Здесь долго сохранялись осколки деревенского Парижа — «бал-мюзетт», где усатые аккордеонисты в кепках и жилетах, засучив рукава, жарили яву и пасодобль. Теоретически, вход на бал «дю Пти-Жарден» на площади Клиши был бесплатным, хотя за жетоны на танец надо было платить. Но фраеров пускали по выходным, а на неделе — лишь «бродяг» и девушек. Это даже гуманно: фраерам на работу с утра, пусть выспятся. Знаменитый аккордеонист, «белый цыган» Жо Прива вспоминал: «Ну и рожи были у этих шустряков!
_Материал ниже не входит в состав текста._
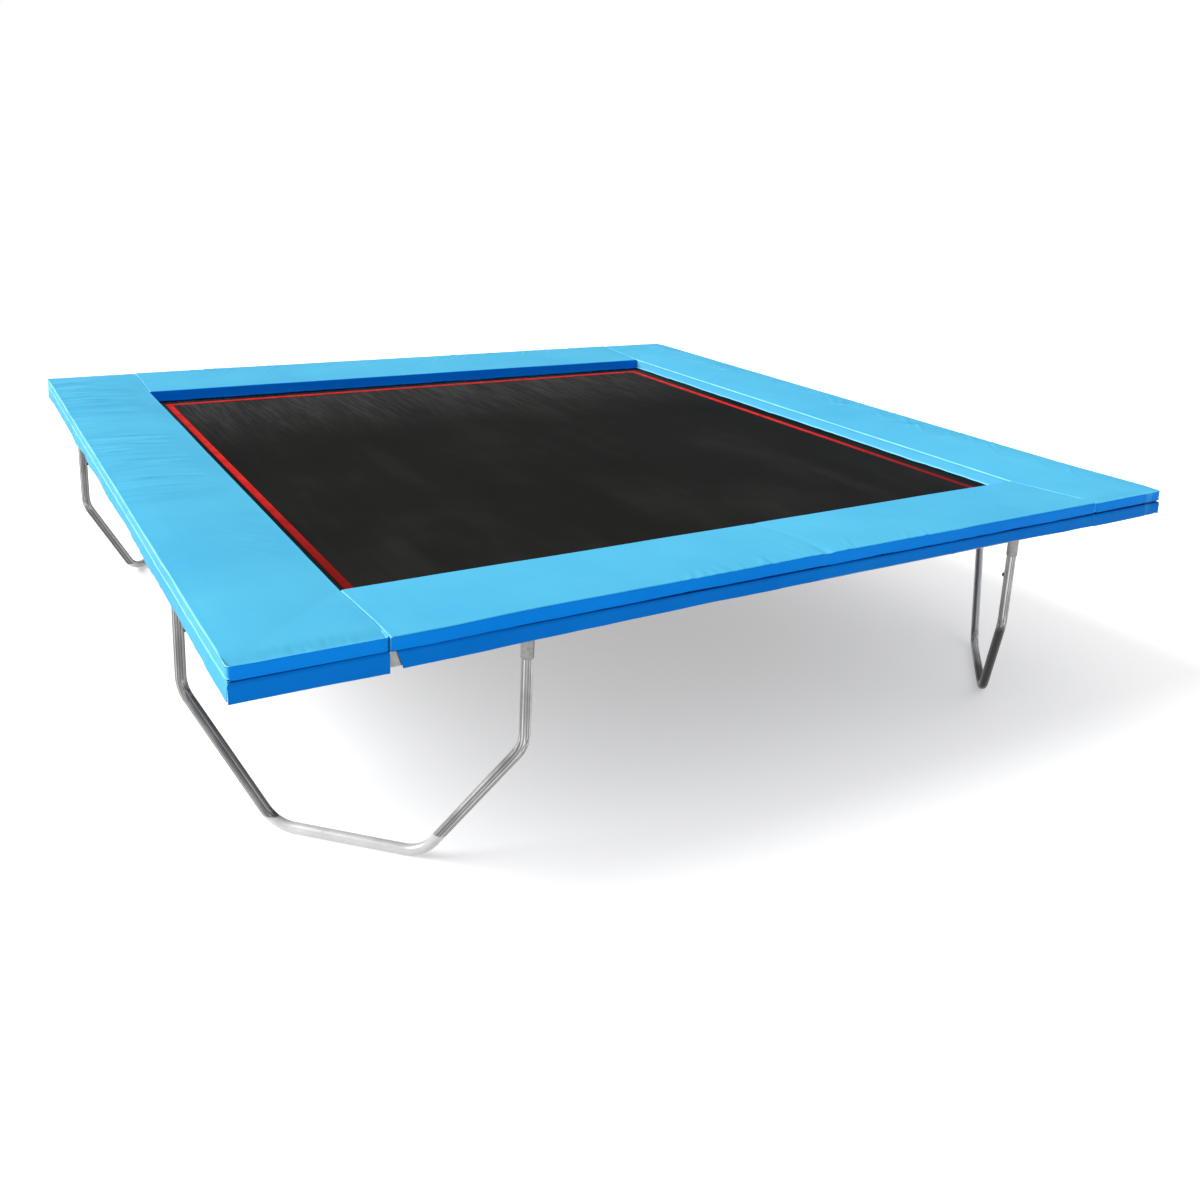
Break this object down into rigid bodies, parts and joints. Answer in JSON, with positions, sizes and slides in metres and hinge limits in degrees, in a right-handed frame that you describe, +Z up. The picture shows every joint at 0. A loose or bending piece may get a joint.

Шмаровозы, скокари, домушники… Кобел Морис вставила бриллиант в клык своей собаки…» Бал до конца 1950-х считался «школой преступности» для любознательной молодежи.
Любимое, кстати, заведение юной Пиаф.
* * *
Некоторые страны так «удачно» расположены, что их утюжат все без исключения великие завоеватели. Пигаль — такая страна. Ее все время кто-то завоевывал.
Некоторые интервенты растворились бесследно. Аргентинские жиголо, махнувшие танго на тысячи девушек, вывезенных на панель Буэнос-Айреса. «Белые русские» с руками, трясущимися от кокаина и многолетней привычки стрелять из пулемета. В 1944 году — янки-дезертиры: никто так и не понял, зачем латинос Тони Рамирес учинил резню в баре «Л’Эскаль» на улице Виктора Массе.
Зато в 1930-х Пигаль покорили пижоны в синих костюмах в полоску: белые галстуки с жемчужными булавками, двухцветные ботинки, «борсалино», приклеенные к вискам локоны. «Корсиканцы», которые на самом деле были марсельцами, и «марсельцы» — на самом деле макаронники из Ниццы. Жозеф Рокка-Серра, Венсен Баттестини, Андре Антонелли — не имена, а музыка — познакомили Пигаль с героином.
Победили они не без боя — в прямом смысле слова. Улицу Пигаль прозвали «бульваром лежащих рядком» — кудрявый синоним «кладбища».
На заре 11 февраля 1932 года на улице Фонтен подобрали пятьдесят стреляных гильз. Истинные парижане окопались у дома номер 16-бис, бара «Зеллис», корсиканцы — у дома номер 23: проще говоря, палили через улицу, почти в упор. А все из-за того, что «Рыжая Мими» перешла в корсиканскую конюшню: южане — такие неотразимые. Наутро Пигаль скорбела о вечной, как всем казалось, бомжихе Жанне, по обыкновению устроившейся на ночлег под листами картона: то ли рикошет, то ли ее не заметили. Бомжихой она осталась и после смерти: своих убитых и раненых стрелки оперативно эвакуировали.
Пальба шла лет пять. Победив автохтонов, корсиканские атаманы Жан Поль «Гранд» Стефани и Анж «Ангел» Фоата, как водится, передрались в своем кругу. Бар «У Данте» выглядел как больной оспой из-за обилия пулевых отметин на стенах. Однажды Ангел заночевал на кладбище, поджидая Гранда. Выпущенный на рассвете из тюрьмы, тот первым делом отправился на могилу жены, убитой туберкулезом за время его отсидки, но отделался простреленной шляпой. Газетчики возмущались попранием национальных традиций: новые хозяева Пигаль предпочитали кольты. Это уже не Париж, а какое-то Чикаго-на-Сене.
Одна война сменяла другую — всех и не перечесть. В конце 1940-х марсельцев и корсиканцев выжмут «арабы», которыми Пигаль считала североафриканских евреев. В 1950-х алжирцы подомнут всяких прочих марокканцев, обложив Пигаль революционным налогом в пользу Фронта национального освобождения.
В отличие от этих завоевателей, немцы покой Пигаль не смущали. Годы оккупации — едва ли ни самые веселые в ее истории. В «Ле Гран Же» на улице Пигаль, 58, счеты сводили так часто, что военная комендатура категорически предписала вермахту обходить кабак за версту. В 1941 году свели счеты и с его хозяином по имени, вы не поверите, Люсьен Фюрер. Газеты заливались: «Фюрер убит!»